Your applications are moving!
It’s essential to collect metrics and events from all your containers and pods to monitor the health of your Kubernetes infrastructure. But to understand what your customers or users are experiencing, you also need to monitor the applications actually running in these pods. With Kubernetes, which automatically schedules your workloads, you usually have very little control over where they are running. (Kubernetes does allow you to assign node affinity or anti-affinity to particular pods, but most users will want to delegate such control to Kubernetes to benefit from its automatic scheduling and resource management.)

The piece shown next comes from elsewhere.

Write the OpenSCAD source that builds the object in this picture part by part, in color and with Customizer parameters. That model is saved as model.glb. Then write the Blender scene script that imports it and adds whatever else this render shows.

Given the rate of change in a typical Kubernetes cluster, manually configuring checks to collect monitoring data from these applications every time a container is started or restarted is simply not possible. So what else can you do?
A Kubernetes-aware monitoring tool with service discovery lets you make full use of the scaling and automation built into Kubernetes, without sacrificing visibility. Service discovery enables your monitoring system to detect any change in your inventory of running pods and automatically re-configure your data collection so you can continuously monitor your containerized workloads even as they expand, contract, or shift across hosts.
With orchestration tools like Kubernetes, service discovery mechanisms become a must-have for monitoring.
So where to begin?
Kubernetes requires you to rethink your approach when it comes to monitoring. But if you know what to observe, where to find the relevant data, and how to aggregate and interpret that data, you can ensure that your applications are performant and that Kubernetes is doing its job effectively.